Fernando de Zafra, aquel que se recuerda en la muy vieja anécdota de que nunca «llovió tanto como el día que lo enterraron», organizó el que podríamos llamar primer servicio de información confidencial para la Corona. Dio cabida en él, curiosamente, a judíos o conversos que habían tenido que salir de la Península a causa del decreto de marzo de 1492, pero que seguían viviendo de los recursos que proporcionaban sus servicios. Lo mismo hacían los banqueros, ahora instalados en Italia. Entre estos agentes secretos, que hablaban castellano y manejaban la jerga y también el árabe, figuraban dos muy importantes, Samuel Abulafia y David Segura. Fueron ellos los que informaron de que en las tierras del Muluya habitaban tribus berberiscas que se sentían maltratadas por los gobernantes de Tlemcén, piratas que se enriquecían con el tráfico de eslavos, o los más lejanos de Fez, que también chocaban belicosamente con sus vecinos.
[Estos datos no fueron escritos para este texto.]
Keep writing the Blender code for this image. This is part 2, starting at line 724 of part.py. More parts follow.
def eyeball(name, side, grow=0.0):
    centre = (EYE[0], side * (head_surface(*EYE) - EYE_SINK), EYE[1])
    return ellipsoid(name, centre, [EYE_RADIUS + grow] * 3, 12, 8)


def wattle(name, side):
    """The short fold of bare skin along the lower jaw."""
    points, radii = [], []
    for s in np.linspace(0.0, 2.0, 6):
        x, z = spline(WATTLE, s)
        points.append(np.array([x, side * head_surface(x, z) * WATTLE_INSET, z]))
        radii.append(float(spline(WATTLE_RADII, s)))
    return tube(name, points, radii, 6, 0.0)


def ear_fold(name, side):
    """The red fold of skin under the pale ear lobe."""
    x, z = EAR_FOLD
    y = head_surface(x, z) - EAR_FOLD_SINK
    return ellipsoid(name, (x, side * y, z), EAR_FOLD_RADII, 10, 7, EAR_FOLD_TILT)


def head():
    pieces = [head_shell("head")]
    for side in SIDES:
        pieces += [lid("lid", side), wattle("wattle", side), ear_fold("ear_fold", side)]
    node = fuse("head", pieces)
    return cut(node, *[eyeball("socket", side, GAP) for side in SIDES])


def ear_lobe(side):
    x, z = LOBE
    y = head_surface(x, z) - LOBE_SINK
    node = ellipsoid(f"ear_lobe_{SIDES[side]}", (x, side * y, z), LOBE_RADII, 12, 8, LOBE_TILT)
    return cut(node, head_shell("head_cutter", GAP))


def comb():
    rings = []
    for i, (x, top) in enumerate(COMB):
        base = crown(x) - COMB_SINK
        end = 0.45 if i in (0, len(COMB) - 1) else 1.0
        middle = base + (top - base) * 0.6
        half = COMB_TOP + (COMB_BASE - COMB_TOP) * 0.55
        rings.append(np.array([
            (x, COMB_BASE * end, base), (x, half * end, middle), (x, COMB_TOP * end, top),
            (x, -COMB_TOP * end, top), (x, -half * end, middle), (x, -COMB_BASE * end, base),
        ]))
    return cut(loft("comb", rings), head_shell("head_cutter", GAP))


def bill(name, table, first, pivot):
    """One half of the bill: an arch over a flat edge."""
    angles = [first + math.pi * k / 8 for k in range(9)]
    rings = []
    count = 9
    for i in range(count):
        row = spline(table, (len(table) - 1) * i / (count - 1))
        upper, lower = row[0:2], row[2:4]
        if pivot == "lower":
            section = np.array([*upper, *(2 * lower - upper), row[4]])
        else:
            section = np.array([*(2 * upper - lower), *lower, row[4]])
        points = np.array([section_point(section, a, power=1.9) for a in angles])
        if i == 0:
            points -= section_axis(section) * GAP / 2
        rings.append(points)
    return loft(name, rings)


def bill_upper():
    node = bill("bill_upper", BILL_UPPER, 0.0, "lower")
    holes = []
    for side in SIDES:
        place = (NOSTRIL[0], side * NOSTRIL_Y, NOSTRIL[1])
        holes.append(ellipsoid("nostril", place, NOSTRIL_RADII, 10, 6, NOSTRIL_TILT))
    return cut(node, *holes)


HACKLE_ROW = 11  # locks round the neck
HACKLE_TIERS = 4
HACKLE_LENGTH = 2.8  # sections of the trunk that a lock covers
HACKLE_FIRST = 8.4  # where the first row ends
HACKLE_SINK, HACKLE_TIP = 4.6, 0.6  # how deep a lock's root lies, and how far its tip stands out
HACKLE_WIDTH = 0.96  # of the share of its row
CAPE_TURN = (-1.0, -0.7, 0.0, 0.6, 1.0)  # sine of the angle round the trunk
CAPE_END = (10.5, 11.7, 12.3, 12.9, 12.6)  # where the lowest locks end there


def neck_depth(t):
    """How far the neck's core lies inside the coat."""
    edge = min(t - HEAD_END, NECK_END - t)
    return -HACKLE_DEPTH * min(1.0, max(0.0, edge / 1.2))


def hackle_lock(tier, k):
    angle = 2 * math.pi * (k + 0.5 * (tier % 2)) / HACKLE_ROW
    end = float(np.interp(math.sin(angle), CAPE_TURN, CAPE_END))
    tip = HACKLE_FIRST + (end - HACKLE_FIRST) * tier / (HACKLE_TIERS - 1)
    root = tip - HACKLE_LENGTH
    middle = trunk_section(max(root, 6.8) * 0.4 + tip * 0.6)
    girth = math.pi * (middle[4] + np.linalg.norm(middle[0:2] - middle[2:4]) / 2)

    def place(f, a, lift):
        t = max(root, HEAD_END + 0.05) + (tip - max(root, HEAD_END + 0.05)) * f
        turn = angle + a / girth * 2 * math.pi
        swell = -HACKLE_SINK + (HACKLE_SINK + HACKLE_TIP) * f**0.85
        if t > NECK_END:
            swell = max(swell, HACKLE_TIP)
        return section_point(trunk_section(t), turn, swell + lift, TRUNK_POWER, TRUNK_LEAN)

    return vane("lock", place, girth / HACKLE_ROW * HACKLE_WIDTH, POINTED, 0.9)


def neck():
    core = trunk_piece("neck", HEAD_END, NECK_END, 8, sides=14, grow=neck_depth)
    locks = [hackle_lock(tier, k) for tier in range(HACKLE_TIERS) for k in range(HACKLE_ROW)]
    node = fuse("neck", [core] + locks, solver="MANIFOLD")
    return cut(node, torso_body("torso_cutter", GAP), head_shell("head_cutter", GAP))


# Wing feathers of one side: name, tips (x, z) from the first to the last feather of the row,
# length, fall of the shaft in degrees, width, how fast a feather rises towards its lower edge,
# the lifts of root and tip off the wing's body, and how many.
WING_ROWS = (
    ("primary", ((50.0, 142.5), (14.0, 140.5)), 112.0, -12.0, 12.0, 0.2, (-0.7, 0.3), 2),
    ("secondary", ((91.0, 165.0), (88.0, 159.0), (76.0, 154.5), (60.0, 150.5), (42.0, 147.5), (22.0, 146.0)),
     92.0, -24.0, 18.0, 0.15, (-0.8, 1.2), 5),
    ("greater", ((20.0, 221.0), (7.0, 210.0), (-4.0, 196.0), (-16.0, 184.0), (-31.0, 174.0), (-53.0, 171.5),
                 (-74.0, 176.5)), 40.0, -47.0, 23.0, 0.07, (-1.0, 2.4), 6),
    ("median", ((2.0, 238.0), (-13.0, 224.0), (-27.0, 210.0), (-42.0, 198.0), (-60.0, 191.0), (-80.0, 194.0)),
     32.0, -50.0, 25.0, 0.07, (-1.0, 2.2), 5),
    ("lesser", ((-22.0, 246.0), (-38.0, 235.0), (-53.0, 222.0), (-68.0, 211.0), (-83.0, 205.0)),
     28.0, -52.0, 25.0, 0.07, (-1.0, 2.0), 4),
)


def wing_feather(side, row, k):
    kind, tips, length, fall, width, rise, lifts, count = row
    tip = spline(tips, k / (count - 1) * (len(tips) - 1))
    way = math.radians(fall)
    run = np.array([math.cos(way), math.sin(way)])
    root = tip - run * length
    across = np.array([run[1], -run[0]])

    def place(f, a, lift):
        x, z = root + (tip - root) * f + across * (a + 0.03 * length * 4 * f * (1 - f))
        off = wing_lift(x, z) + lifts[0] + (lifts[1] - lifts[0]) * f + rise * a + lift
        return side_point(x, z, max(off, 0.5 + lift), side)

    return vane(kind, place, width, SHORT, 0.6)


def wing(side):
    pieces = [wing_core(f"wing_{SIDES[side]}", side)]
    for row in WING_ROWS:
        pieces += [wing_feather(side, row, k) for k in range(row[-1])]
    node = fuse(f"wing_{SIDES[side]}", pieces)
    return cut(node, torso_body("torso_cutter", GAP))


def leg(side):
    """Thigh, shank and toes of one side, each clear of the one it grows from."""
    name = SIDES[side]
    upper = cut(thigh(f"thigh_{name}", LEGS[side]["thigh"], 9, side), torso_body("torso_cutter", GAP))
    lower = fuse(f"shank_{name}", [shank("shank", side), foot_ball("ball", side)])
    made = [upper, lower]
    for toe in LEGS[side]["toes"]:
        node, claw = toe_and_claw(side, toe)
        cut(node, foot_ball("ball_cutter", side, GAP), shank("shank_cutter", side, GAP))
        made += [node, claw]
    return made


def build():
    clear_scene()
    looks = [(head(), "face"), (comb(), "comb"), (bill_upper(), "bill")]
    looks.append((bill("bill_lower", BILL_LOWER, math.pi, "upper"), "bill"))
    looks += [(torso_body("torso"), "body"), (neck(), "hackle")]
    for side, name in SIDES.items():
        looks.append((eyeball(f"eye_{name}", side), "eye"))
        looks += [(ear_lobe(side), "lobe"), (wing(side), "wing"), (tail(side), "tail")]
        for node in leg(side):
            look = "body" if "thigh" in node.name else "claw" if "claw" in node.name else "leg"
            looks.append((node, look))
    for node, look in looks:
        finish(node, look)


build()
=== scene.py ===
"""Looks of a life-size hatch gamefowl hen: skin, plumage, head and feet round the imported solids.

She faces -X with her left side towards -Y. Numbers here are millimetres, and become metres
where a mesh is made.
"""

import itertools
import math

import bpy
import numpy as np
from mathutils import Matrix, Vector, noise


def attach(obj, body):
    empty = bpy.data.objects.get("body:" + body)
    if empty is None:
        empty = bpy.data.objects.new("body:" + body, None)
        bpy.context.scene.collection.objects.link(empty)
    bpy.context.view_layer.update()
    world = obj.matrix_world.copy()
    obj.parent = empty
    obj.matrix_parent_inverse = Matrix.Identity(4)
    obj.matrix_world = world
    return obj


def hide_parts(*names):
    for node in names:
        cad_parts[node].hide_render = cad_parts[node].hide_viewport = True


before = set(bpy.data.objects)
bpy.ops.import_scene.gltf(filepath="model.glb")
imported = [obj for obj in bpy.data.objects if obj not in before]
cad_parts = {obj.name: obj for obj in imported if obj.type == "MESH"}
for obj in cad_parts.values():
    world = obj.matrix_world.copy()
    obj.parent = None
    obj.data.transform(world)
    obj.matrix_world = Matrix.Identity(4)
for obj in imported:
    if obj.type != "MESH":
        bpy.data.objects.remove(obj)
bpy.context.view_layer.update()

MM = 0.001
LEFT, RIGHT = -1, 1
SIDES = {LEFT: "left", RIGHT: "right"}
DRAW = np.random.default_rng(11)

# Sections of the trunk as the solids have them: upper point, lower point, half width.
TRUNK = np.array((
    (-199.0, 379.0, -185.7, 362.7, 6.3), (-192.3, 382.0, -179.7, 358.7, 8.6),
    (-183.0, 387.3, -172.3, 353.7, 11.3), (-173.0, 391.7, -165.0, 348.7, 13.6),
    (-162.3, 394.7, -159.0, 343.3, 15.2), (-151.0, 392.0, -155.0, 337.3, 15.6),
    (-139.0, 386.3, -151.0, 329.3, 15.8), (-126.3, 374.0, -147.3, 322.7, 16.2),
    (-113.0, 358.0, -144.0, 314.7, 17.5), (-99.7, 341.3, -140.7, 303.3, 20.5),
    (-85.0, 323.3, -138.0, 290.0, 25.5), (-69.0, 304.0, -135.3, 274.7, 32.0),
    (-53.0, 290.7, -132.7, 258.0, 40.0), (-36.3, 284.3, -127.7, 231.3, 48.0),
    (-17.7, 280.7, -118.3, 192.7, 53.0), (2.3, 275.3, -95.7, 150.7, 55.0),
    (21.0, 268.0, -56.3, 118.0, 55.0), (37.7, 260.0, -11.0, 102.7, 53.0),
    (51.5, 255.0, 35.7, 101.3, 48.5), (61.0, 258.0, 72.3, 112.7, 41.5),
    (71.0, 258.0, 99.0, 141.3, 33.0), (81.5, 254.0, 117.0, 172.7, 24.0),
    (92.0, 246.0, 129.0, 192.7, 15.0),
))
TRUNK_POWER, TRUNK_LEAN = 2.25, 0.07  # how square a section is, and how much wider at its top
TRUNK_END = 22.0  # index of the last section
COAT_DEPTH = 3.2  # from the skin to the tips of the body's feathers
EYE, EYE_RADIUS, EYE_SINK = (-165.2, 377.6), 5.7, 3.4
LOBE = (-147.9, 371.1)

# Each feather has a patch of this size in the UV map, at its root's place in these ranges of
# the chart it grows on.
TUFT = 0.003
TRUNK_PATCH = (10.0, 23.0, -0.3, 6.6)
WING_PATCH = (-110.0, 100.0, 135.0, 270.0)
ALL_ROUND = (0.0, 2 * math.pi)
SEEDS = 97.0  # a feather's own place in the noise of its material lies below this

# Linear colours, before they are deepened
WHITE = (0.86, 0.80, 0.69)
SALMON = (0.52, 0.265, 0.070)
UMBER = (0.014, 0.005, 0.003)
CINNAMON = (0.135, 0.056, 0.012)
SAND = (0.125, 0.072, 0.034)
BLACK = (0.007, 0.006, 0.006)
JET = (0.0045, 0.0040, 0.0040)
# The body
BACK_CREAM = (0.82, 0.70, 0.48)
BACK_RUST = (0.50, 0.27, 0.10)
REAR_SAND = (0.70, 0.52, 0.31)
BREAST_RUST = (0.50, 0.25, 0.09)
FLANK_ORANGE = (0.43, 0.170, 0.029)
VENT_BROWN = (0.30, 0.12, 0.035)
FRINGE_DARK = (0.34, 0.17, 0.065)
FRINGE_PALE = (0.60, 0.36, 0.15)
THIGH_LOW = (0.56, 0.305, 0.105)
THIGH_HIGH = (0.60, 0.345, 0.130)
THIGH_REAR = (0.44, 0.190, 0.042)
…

Algunos de estos cadíes pensaron que el mejor modo de alcanzar seguridad era simplemente incluirse en la monarquía española con garantía desde luego de que podrían mantener sus estructuras, incluyendo las religiosas. Hubo negociaciones muy secretas en Madrid que no condujeron a resultado alguno, pero que están perfectamente documentadas. Los agentes acudieron también al duque de Medinasidonia con una noticia de excelentes perspectivas: aquel rincón de la costa que hoy constituye Melilla había sido abandonado por los berberiscos; se trataba pues de un territorio sin dueño. Fernando el Católico dio plenas facultades al duque que, para asegurarse de que los espías no le engañaban ni se equivocaban, encomendó a uno de sus capitanes, Pedro de Estopiñan, la tarea de hacer un pequeño viaje de exploración en el invierno de 1496 a 1497. Las noticias se confirmaron: aquel peñasco avanzado y sus playas y tierras colindantes carecían de moradores. De acuerdo con los principios del derecho romano se podía invocar el término nullius pasando a instalarse en él. Una tierra sin dueño es de quien la ocupa. Un principio que será ampliamente aplicado en el Oeste americano, que de otro modo no habría llegado a ser lo que es hoy.
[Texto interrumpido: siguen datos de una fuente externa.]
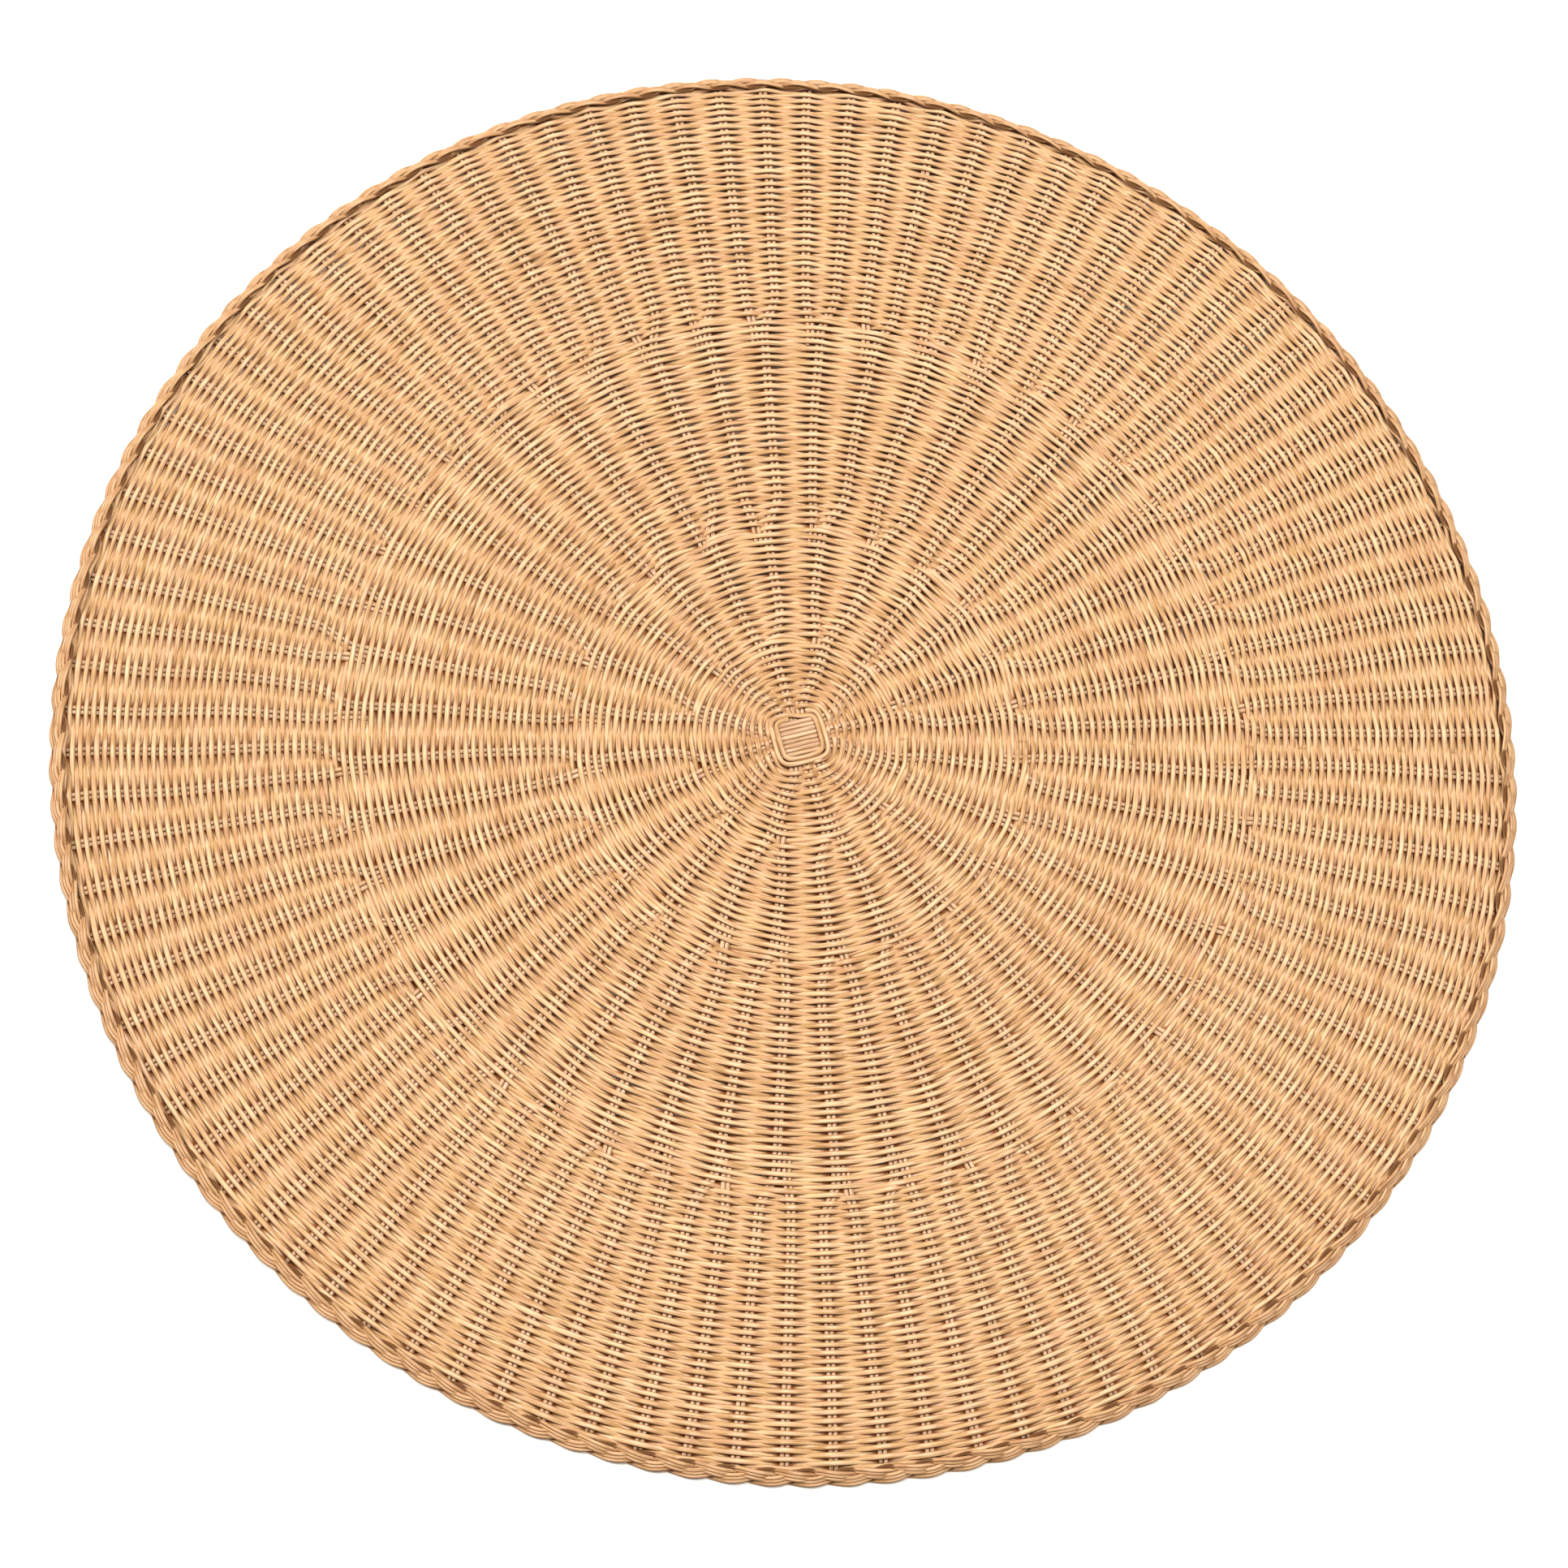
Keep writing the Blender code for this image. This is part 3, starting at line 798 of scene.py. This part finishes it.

El duque, instado por el rey, siendo a la sazón posesor también de Gibraltar, suspendió el viaje que Colón preparaba –el tercero, que por esta causa hubo de retrasarse–y pudo disponer de una flota. En aquellos momentos Melilla revestía más importancia que el Caribe, contemplada desde la perspectiva de Europa. Una noche, la del17 al 18 de septiembre de 1497, evitando alardes, cuatro mil hombres desembarcaron allí tomando posesión de un territorio y elevando rápidamente murallas. Tanto los emires de Tlemcen como el de Fez hicieron un intento para arrojar a los castellanos al mar, pero fracasaron. El duque de Medinasidonia comprendió que era una tarea excesiva para él y en consecuencia el 18 de abril de 1498 la Corona se hizo cargo de la ciudad que comenzaba a desarrollarse, adquiriendo poco a poco un extraordinario relieve, no por su producción directa sino pro sus comunicaciones. Un mes más tarde Colón partía para su tercer viaje; le aguardaba la decepción de comprobar que no había llegado al Japón, sino a unas islas perdidas, difíciles y pobres. Aún no se había tropezado con el grande y fabuloso continente.
Desde entonces Melilla ha venido formando parte del suelo español. Cuando nace el reino de Marruecos, así lo reconoce oficialmente y ni siquiera en el siglo XIX se experimentó al respecto la menor duda; de modo que las negociaciones entre los reyes de España y los de Marrakech se redujeron a una fijación de límites que asegurase a ambas partes la comunicación que una y otra necesitaban. Marruecos no debería olvidar, aunque el rigorismo islámico le induce a ello, lo mucho que debe a España, incluso protegiendo a sus reyes frente a los insurrectos de las kabilas, y preparándoles el retorno a la independencia, como el propio Muhammad reconoció con palabras de gratitud. Sin embargo, es bien sabido el valor que despierta contra el vecino cualquier signo de debilidad. Ahora, en Melilla y en Ceuta, se juega una partida importante que Europa debería comprender.
Se acude a la memoria histórica cuando se buscan los defectos en los rivales. Es hora de que, en relación con las dos pequeñas comunidades del norte de África, el Gobierno español tenga conciencia de lo que para él representan: por encima de los bienes materiales están el honor y la fidelidad a tantos servicios prestados. Quienes olvidan estas virtudes se condenan a sí mismos. Están referidas, ahora, al ser de España.